Scott and I have been throwing out different ideas for names since we found out that we were pregnant and have (mostly) settled on a name for a boy. Scott came up with the name when we were driving out to Whistler for the Thanksgiving long weekend. I had never thought of it as a name but I really like it. We don't have any ideas for a girl's name because Scott keeps boycotting all my suggestions. I plan to borrow a baby name book from the library to see if we can come up with something good for a girl.  

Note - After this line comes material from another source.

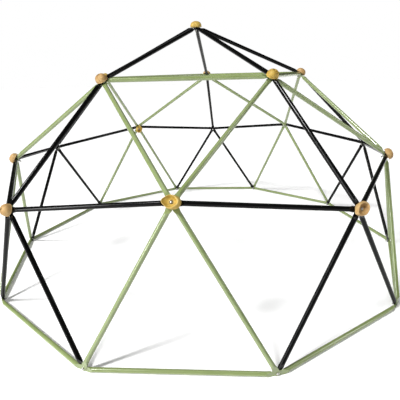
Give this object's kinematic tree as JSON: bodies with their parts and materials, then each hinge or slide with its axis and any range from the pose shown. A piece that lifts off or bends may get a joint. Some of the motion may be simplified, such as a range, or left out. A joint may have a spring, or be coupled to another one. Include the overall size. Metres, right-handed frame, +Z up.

We have decided that we won't be sharing our first name selections until the baby is born. People will inevitably share their thoughts on the name and they might taint my view of the name. However, we are sharing the middle names - If we have a boy, his middle name will be Michael (Michael was Scott's cousin's name. They were incredibly close as children but sadly, Mike was killed in a car accident four years ago at Christmas time). If we have a daughter, she will have some type of floral middle name. Me, my sisters, my mom, and my grandmother all have some type of flower in our names. I plan to keep this tradition alive and will either use 'Lotus' (one of my two middle names, my mother's middle name, and my grandmother's name) or some other type of flower.

The downside to pregnancy

All in all, I've been pretty lucky with this pregnancy - I haven't felt too sick and I was tired in the beginning but not anymore.  Also, I have a bad memory for negative side effects so I quickly forget the bad things about being pregnant (which, I suspect, will come in handy after the delivery). Anyways, probably the two worst side effects I experience are indigestion and headaches.  I don't really get heartburn (at least not yet) but my tummy gets all bloaty and burpy. I carry a bottle of Tums around with me and usually take a couple per day.  The worst thing that happens is the headaches.  I used to get numerous headaches as a child and teen but they have gotten much better since I've become an adult.  However, pregnancy has brought them back with a vengeance. I seem to go through spells - headaches for a few weeks, nothing for a few weeks, and then back to headaches.  Initially, I resisted taking pain meds because I didn't want to take anything that would harm the baby.  However, the pain often gets to be too much and the doctor says that it's fine to take Tylenol.  I've had to leave work early on a number of occasions (including today) so that I could go home, lie down, and put an ice pack on my head. These headaches usually last 1-2 days and are not fun.  I've super happy to be pregnant but this part kinda sucks.